What I am saying might be cast in terms of support in the evidence, arbitrary action, and abuse of discretion. But the regulation is framed in terms of power, and I adhere to the plan of the regulation. If I phrased my view in the other language, I would say there is no evidence to support a finding that the proposed parking lot would not interfere unreasonably with the residential use of these neighboring residences and that the order granting the permit is arbitrary and an abuse of discretion.
My brethren place great reliance upon the findings by the Board that there is a critical parking problem on the south side of Capitol Hill. There is a critical parking problem in every spot in downtown Washington and in many spots outside the downtown area. But that is no reason for violation of zoning maps and regulations. It is no justification for permitting the invasion of every residential district by paved and lighted parking lots. Any such move would destroy the whole purpose of zoning, which is to protect each type of neighborhood in the use, and accompanying value, prescribed by the top zoning authorities, in this case the Zoning Commission, not the Board of Adjustment.

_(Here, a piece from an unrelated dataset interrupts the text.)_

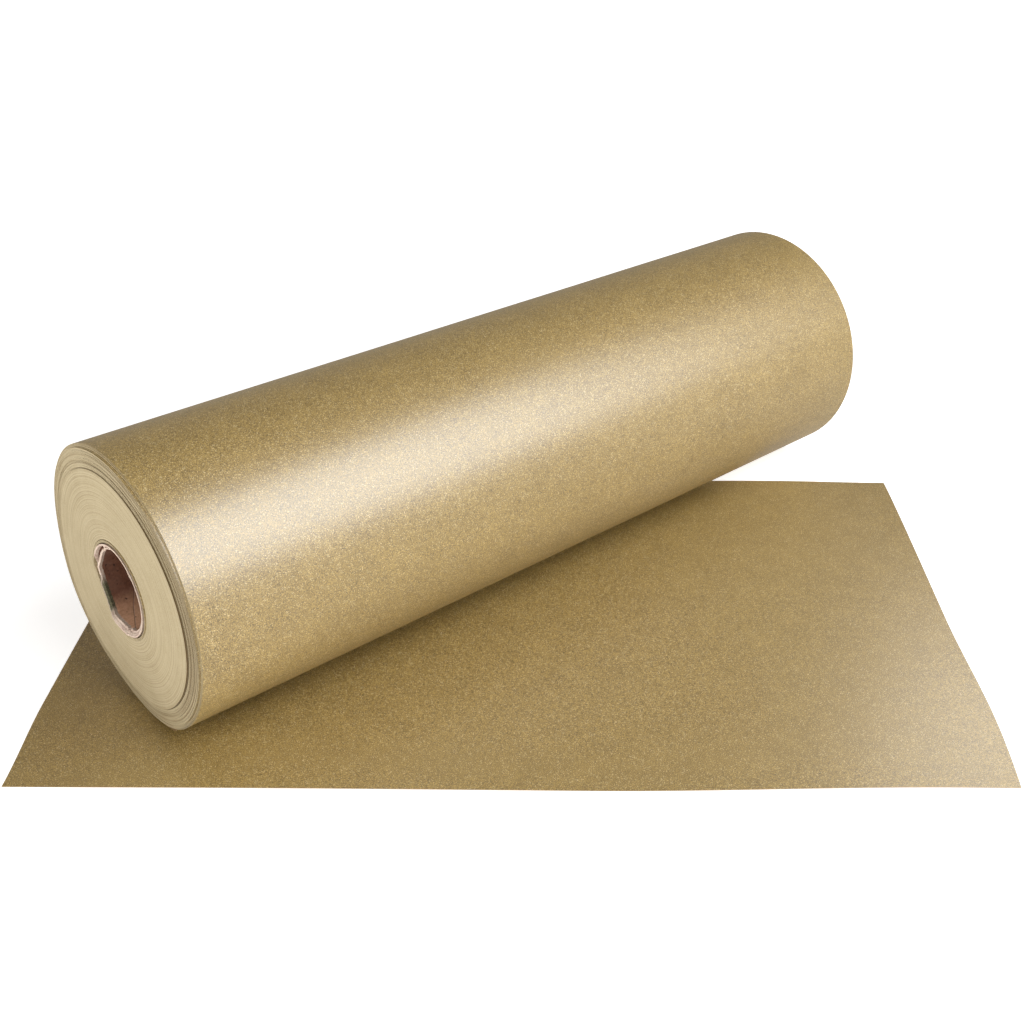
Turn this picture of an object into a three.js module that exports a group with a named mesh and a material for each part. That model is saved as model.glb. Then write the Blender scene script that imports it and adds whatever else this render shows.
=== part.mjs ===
// A roll of gold wrapping paper on a board core, lying across a sheet cut from the same paper.
//
// The web of paper is wound on a tube of three board plies. Its start is held to the tube by a
// strip of tape. The winding is tight up to a radius of 64.5 mm. The turns outside that have
// loosened and slipped sideways, each bundle a little further than the one it lies on. The web
// comes over the top, goes down behind and under the roll, and its free end lies on the front.
//
// Millimetres. The roll's axis runs along X, and the core stands out at the -X end. +Z is up, and
// -Y is the front. The origin is on the surface that everything rests on, below the roll's middle.

import * as THREE from 'three';

// Driving dimensions.
const WEB_WIDTH = 500; // width of the paper as made, so the length of every turn
const ROLL_RADIUS = 77;
const CLEARANCE = 0.3; // left between two pieces that touch
const CORE_BORE_RADIUS = 22.25; // a 1 3/4 inch mandrel
const PLY_COUNT = 3;
const PLY_THICKNESS = 0.65;
const TAPE_THICKNESS = 0.2;
const TAPE_ARC = 50; // degrees of the core that the tape covers
const TAPE_END_MARGIN = 12;
const FIRST_TURNS_RADIUS = 27;
const TIGHT_RADIUS = 64.5;
const LOOSE_INNER_RADIUS = 70.3;
const LOOSE_OUTER_RADIUS = 74.7;
const OUTER_TURN_THICKNESS = 0.6;
const SHEET_THICKNESS = 0.4;
const SHEET_LENGTH = 320; // cut off along the web
const SHEET_CENTRE = new THREE.Vector2(-38.5, -56);
const SHEET_TURN = -43; // degrees from the roll's axis

// How far each part of the winding has slipped towards -X.
const SLIP = { core: 3.8, firstTurns: 2.2, tight: 3, looseInner: 2, looseOuter: 1, lastTurns: 0.3 };

// The free end of the web, in degrees past the lowest line of the roll, towards the front.
const TAIL_FOLD_ANGLE = 10;
const TAIL_EDGE_ANGLE = 24;

// The dent in the core's mouth at the -X end, pushed in from behind.
const DENT_DEPTH = 3.4;
const DENT_DIRECTION = -22; // degrees from +Y towards +Z
const DENT_HALF_WIDTH = 44; // degrees
const DENT_REACH = 70; // how far it runs into the core

const RING_SEGMENTS = 96;
const PLY_SEGMENTS = 64;

// Sizes that follow from them.
const AXIS_HEIGHT = SHEET_THICKNESS + CLEARANCE + ROLL_RADIUS;
const CORE_RADIUS = CORE_BORE_RADIUS + PLY_COUNT * PLY_THICKNESS + (PLY_COUNT - 1) * CLEARANCE;
const TAPE_RADIUS = CORE_RADIUS + CLEARANCE;
const FIRST_TURNS_BORE = TAPE_RADIUS + TAPE_THICKNESS + CLEARANCE;
const OUTER_TURN_BORE = ROLL_RADIUS - OUTER_TURN_THICKNESS;

// The roll's directions. Angles round it run from BACK towards UP.
const ALONG = new THREE.Vector3(1, 0, 0);
const BACK = new THREE.Vector3(0, 1, 0);
const UP = new THREE.Vector3(0, 0, 1);

const goldPaper = new THREE.MeshStandardMaterial({ color: 0xb09a68, roughness: 0.45, metalness: 0.5 });
const greyBoard = new THREE.MeshStandardMaterial({ color: 0x94786a, roughness: 0.95, metalness: 0 });
const clearTape = new THREE.MeshStandardMaterial({ color: 0xd9cba0, roughness: 0.4, metalness: 0 });

const axisLevel = new THREE.Group();
axisLevel.position.z = AXIS_HEIGHT;

const wrappingPaperRoll = new THREE.Group();
wrappingPaperRoll.add(axisLevel);

function addPiece(parent, name, geometry, material) {
  const piece = new THREE.Mesh(geometry, material);
  piece.name = name;
  parent.add(piece);
  return piece;
}

// Stations along a tube with its ends at -length/2 and length/2, closer together near the -X end.
function stationsNearMouth(length, offsets) {
  return [...offsets.map((offset) => offset - length / 2), length / 2];
}

// A tube about the roll's axis, with its walls at the given stations, moved by slip towards -X.
function tube(innerRadius, outerRadius, stations, slip, segments) {
  const wall = (radius) => stations.map((x) => new THREE.Vector2(radius, x - slip));
  const profile = [...wall(outerRadius), ...wall(innerRadius).reverse()];
  profile.push(profile[0].clone());
  const geometry = new THREE.LatheGeometry(profile, segments);
  return geometry.applyMatrix4(new THREE.Matrix4().makeBasis(UP, ALONG, BACK));
}

// A strip of a tube's wall from one angle to another, in degrees from +Y towards +Z.
function wallStrip(innerRadius, outerRadius, fromAngle, toAngle, length, curveSegments) {
  const start = THREE.MathUtils.degToRad(fromAngle);
  const end = THREE.MathUtils.degToRad(toAngle);
  const outline = new THREE.Shape();
  outline.absarc(0, 0, outerRadius, start, end, false);
  outline.absarc(0, 0, innerRadius, end, start, true);
  outline.closePath();
  const geometry = new THREE.ExtrudeGeometry(outline, { depth: length, bevelEnabled: false, curveSegments });
  geometry.translate(0, 0, -length / 2);
  return geometry.applyMatrix4(new THREE.Matrix4().makeBasis(BACK, UP, ALONG));
}

// Pushes the core's mouth in. The push fades along the tube, and between two radii.
function dent(geometry, fullRadius, zeroRadius) {
  const mouth = -WEB_WIDTH / 2 - SLIP.core;
  const points = geometry.attributes.position;
  const point = new THREE.Vector3();
  for (let i = 0; i < points.count; i += 1) {
    point.fromBufferAttribute(points, i);
    const radius = Math.hypot(point.y, point.z);
    const turn = THREE.MathUtils.radToDeg(Math.atan2(point.z, point.y)) - DENT_DIRECTION;
    const across = THREE.MathUtils.clamp(Math.abs(turn) / DENT_HALF_WIDTH, 0, 1);
    const inward = THREE.MathUtils.clamp((point.x - mouth) / DENT_REACH, 0, 1);
    const wall = 1 - THREE.MathUtils.smoothstep(radius, fullRadius, zeroRadius);
    const push = DENT_DEPTH * Math.cos(across * Math.PI / 2) ** 2 * (1 - inward) ** 2 * wall;
    const scale = (radius - push) / radius;
    points.setXYZ(i, point.x, point.y * scale, point.z * scale);
  }
  return geometry;
}

function addCore() {
  const stations = stationsNearMouth(WEB_WIDTH, [0, 12, 26, 44, DENT_REACH]);
  const names = ['core_inner_ply', 'core_middle_ply', 'core_outer_ply'];
  names.forEach((name, index) => {
    const innerRadius = CORE_BORE_RADIUS + index * (PLY_THICKNESS + CLEARANCE);
    const outerRadius = innerRadius + PLY_THICKNESS;
    const ply = tube(innerRadius, outerRadius, stations, SLIP.core, PLY_SEGMENTS);
    addPiece(axisLevel, name, dent(ply, CORE_RADIUS, FIRST_TURNS_RADIUS), greyBoard);
  });
}

function addStartTape() {
  const middle = DENT_DIRECTION + 180;
  const outerRadius = TAPE_RADIUS + TAPE_THICKNESS;
  const length = WEB_WIDTH - 2 * TAPE_END_MARGIN;
  const from = middle - TAPE_ARC / 2;
  const strip = wallStrip(TAPE_RADIUS, outerRadius, from, from + TAPE_ARC, length, 8);
  addPiece(axisLevel, 'start_tape', strip, clearTape);
}

function addWinding() {
  const mouthStations = stationsNearMouth(WEB_WIDTH, [0, 12, 26, 44, DENT_REACH]);
  const ends = stationsNearMouth(WEB_WIDTH, [0]);
  const first = tube(FIRST_TURNS_BORE, FIRST_TURNS_RADIUS, mouthStations, SLIP.firstTurns, PLY_SEGMENTS);
  addPiece(axisLevel, 'first_turns', dent(first, FIRST_TURNS_BORE, FIRST_TURNS_RADIUS), goldPaper);

  const bundles = [
    ['wound_paper', FIRST_TURNS_RADIUS, TIGHT_RADIUS, SLIP.tight],
    ['loose_turns_inner', TIGHT_RADIUS, LOOSE_INNER_RADIUS, SLIP.looseInner],
    ['loose_turns_outer', LOOSE_INNER_RADIUS, LOOSE_OUTER_RADIUS, SLIP.looseOuter],
    ['last_turns', LOOSE_OUTER_RADIUS, OUTER_TURN_BORE - CLEARANCE, SLIP.lastTurns],
  ];
  for (const [name, radiusBelow, outerRadius, slip] of bundles) {
    const bundle = tube(radiusBelow + CLEARANCE, outerRadius, ends, slip, RING_SEGMENTS);
    addPiece(axisLevel, name, bundle, goldPaper);
  }
}

// The outermost turn stops at the fold, and the tail carries on from there to the free edge.
function addOuterTurn() {
  const halfGap = THREE.MathUtils.radToDeg(CLEARANCE / ROLL_RADIUS) / 2;
  const fold = -90 - TAIL_FOLD_ANGLE;
  const edge = -90 - TAIL_EDGE_ANGLE;
  const turnEnd = edge + 360 - 2 * halfGap;
  const turn = wallStrip(OUTER_TURN_BORE, ROLL_RADIUS, fold + halfGap, turnEnd, WEB_WIDTH, RING_SEGMENTS / 2);
  const tail = wallStrip(OUTER_TURN_BORE, ROLL_RADIUS, edge, fold - halfGap, WEB_WIDTH, 5);
  addPiece(axisLevel, 'outer_turn', turn, goldPaper);
  addPiece(axisLevel, 'paper_tail', tail, goldPaper);
}

function addCutSheet() {
  const slab = new THREE.BoxGeometry(WEB_WIDTH, SHEET_LENGTH, SHEET_THICKNESS);
  const sheet = addPiece(wrappingPaperRoll, 'cut_sheet', slab, goldPaper);
  sheet.position.set(SHEET_CENTRE.x, SHEET_CENTRE.y, SHEET_THICKNESS / 2);
  sheet.rotation.z = THREE.MathUtils.degToRad(SHEET_TURN);
}

addCore();
addStartTape();
addWinding();
addOuterTurn();
addCutSheet();

export default wrappingPaperRoll;
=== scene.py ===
"""The looks of a roll of gold wrapping paper and the cut sheet under it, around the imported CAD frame."""

import math

import bpy
import numpy as np
from mathutils import Matrix, Vector


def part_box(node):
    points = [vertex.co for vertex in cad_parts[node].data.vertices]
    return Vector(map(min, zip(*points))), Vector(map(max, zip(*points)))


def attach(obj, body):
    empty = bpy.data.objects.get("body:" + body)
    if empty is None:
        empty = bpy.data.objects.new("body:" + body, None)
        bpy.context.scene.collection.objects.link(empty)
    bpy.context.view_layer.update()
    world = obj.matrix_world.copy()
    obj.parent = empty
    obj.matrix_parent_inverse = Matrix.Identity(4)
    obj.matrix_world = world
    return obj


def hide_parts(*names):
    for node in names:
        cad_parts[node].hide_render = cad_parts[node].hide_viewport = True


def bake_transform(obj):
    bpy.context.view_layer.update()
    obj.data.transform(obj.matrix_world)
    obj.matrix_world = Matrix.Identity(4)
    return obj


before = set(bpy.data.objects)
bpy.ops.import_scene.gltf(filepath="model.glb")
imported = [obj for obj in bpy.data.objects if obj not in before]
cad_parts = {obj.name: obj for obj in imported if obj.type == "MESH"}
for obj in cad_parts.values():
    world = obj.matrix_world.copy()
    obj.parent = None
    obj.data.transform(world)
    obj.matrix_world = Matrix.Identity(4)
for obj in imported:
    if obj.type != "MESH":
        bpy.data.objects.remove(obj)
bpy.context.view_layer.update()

MM = 0.001

# Angles round the roll are seen from its -X end: 0 at the front, 90 degrees on top, and growing
# towards the back. The web winds outwards as they grow.


# ---------------------------------------------------------------- sizes taken from the frame


def outer_radius(node):
    low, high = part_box(node)
    return (high[1] - low[1]) / 2


def slip_of(node):
    """How far a node stands out of the roll's -X end, past the outermost turn."""
    return NEAR_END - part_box(node)[0][0]


TURN_LOW, TURN_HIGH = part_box("outer_turn")
ROLL_RADIUS = outer_radius("outer_turn")
AXIS_HEIGHT = TURN_HIGH[2] - ROLL_RADIUS
WEB_WIDTH = TURN_HIGH[0] - TURN_LOW[0]
NEAR_END = TURN_LOW[0]
FAR_END = TURN_HIGH[0]
TIGHT_RADIUS = outer_radius("wound_paper")
FIRST_TURNS_RADIUS = outer_radius("first_turns")
CORE_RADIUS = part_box("core_outer_ply")[1][2] - AXIS_HEIGHT
PLY_RADII = [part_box(f"core_{name}_ply")[1][2] - AXIS_HEIGHT for name in ("inner", "middle", "outer")]
CORE_SLIP = slip_of("core_outer_ply") + 0.3 * MM  # the torn rim bends out a little further
TIGHT_SLIP = slip_of("wound_paper")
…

Zoning is not designed for the benefit of intruders into neighborhoods; it is designed to protect the character of neighborhoods as such character either exists or develops.
I note in passing that the strip of land here involved was not technically an unimproved lot. Under its top surface it was wholly improved by a tunnel built and constantly used by the railroads. But that is a minor factor here.
I think the District Court was correct in the view and the action which it took.